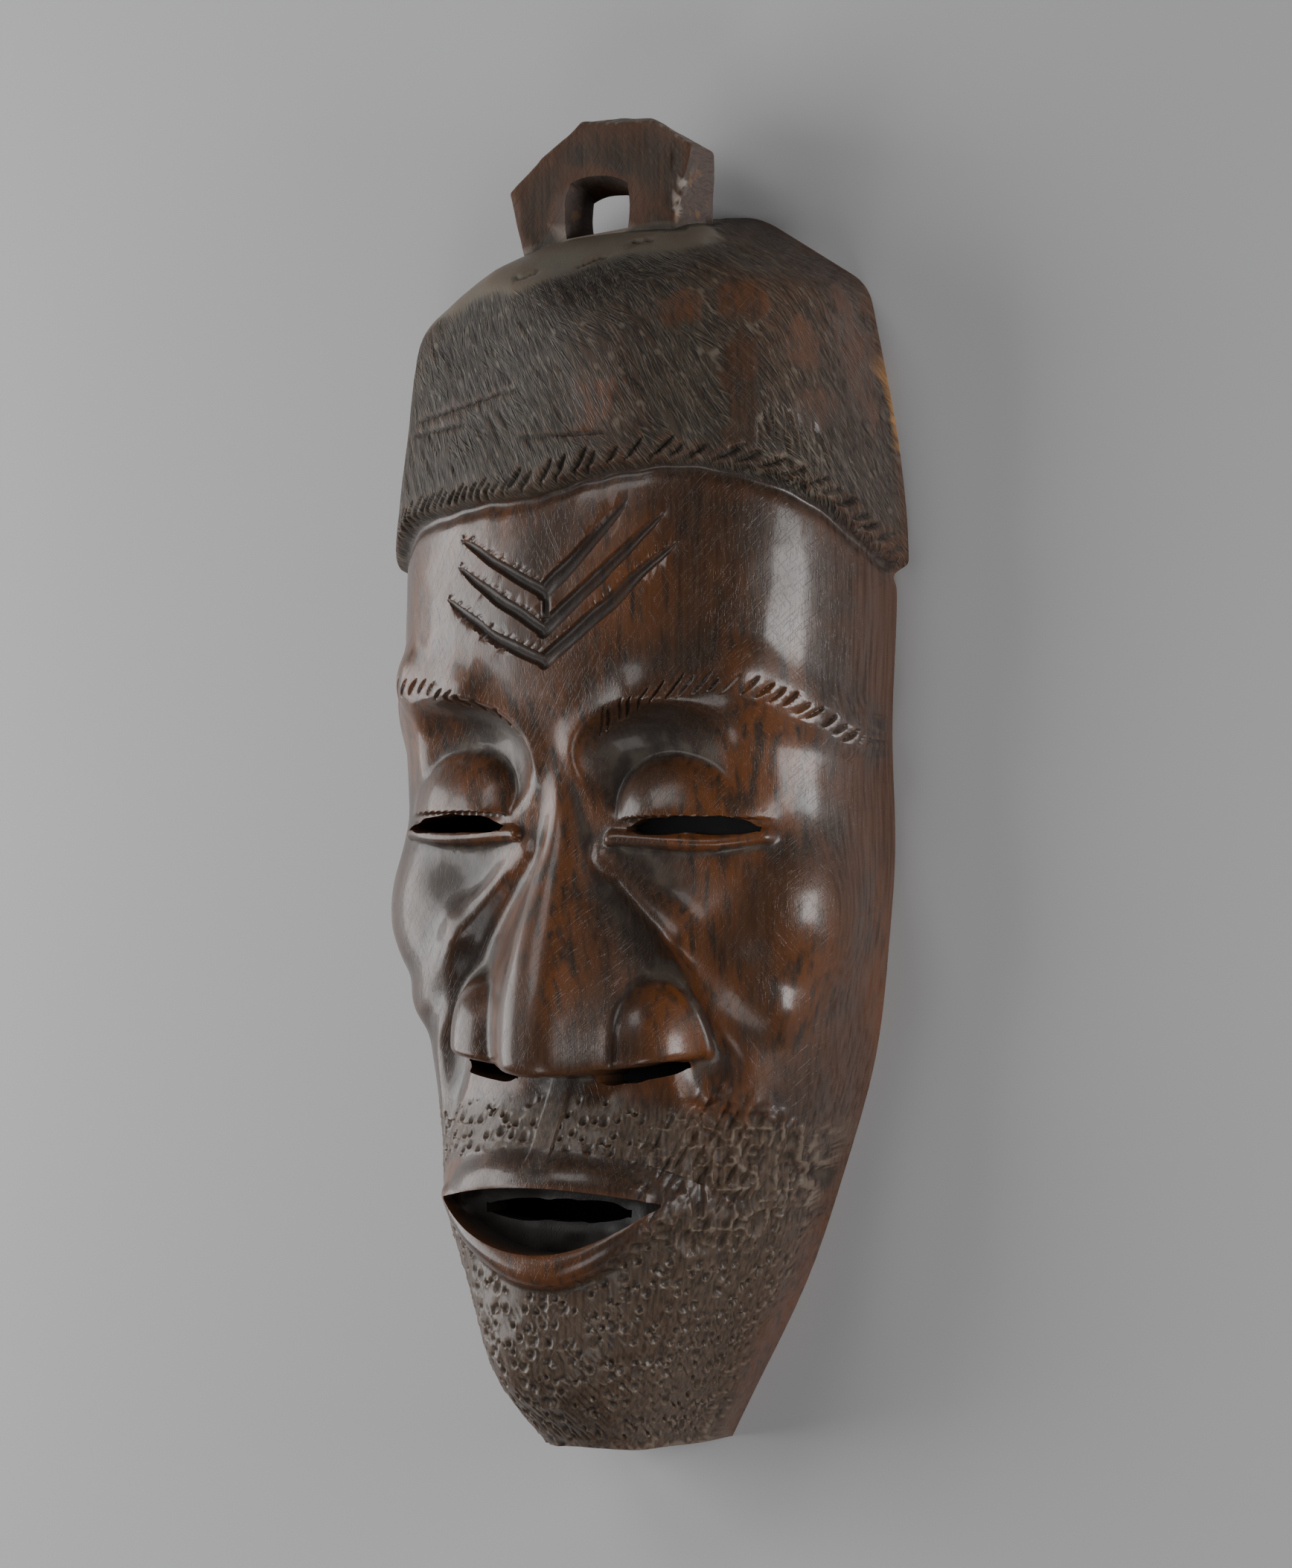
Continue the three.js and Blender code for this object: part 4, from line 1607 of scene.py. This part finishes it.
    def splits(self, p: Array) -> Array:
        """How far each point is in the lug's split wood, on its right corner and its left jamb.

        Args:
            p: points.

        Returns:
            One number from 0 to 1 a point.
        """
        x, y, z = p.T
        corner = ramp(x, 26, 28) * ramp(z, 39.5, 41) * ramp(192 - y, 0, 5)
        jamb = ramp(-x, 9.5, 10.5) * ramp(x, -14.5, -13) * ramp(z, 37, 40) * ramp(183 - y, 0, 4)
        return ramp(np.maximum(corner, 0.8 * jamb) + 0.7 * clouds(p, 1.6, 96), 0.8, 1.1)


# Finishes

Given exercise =
Copy every line exactly. Leave nothing out.

Exercise solution =
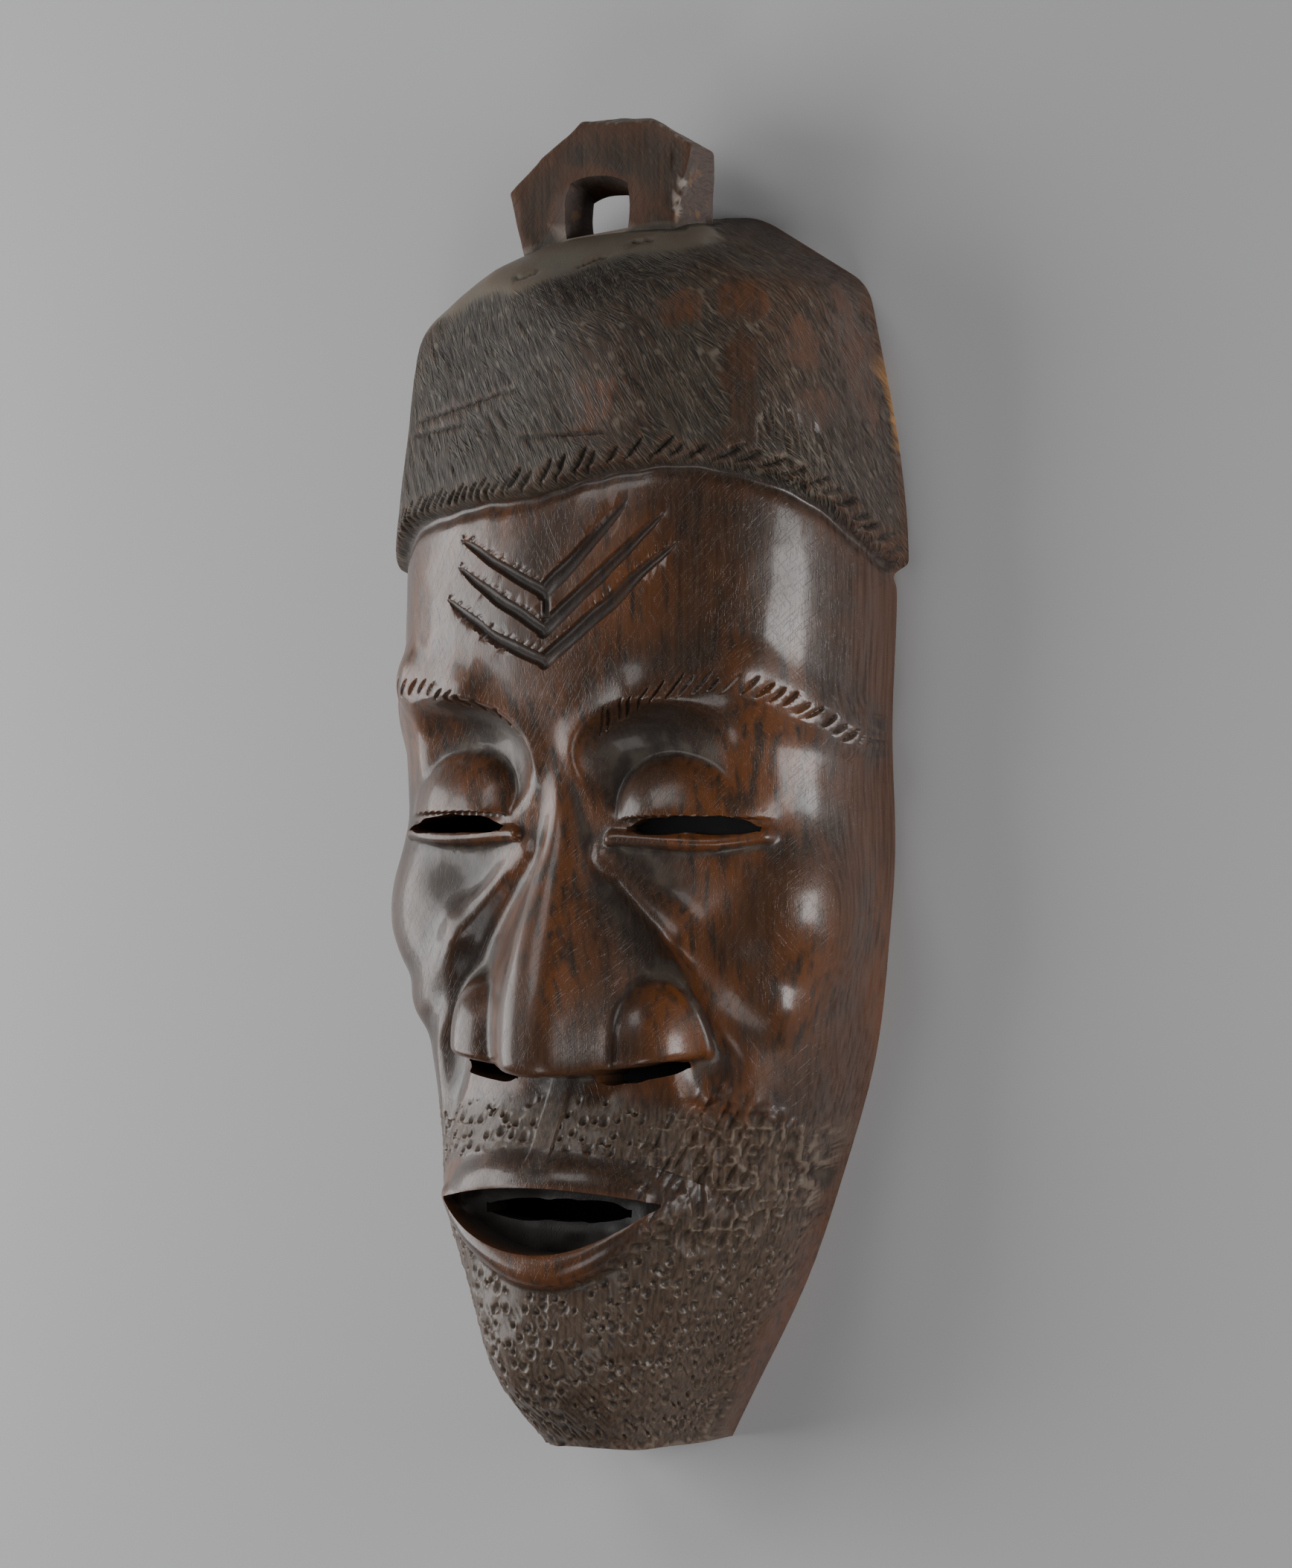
Continue the three.js and Blender code for this object: part 4, from line 1607 of scene.py. This part finishes it.
    def splits(self, p: Array) -> Array:
        """How far each point is in the lug's split wood, on its right corner and its left jamb.

        Args:
            p: points.

        Returns:
            One number from 0 to 1 a point.
        """
        x, y, z = p.T
        corner = ramp(x, 26, 28) * ramp(z, 39.5, 41) * ramp(192 - y, 0, 5)
        jamb = ramp(-x, 9.5, 10.5) * ramp(x, -14.5, -13) * ramp(z, 37, 40) * ramp(183 - y, 0, 4)
        return ramp(np.maximum(corner, 0.8 * jamb) + 0.7 * clouds(p, 1.6, 96), 0.8, 1.1)


# Finishes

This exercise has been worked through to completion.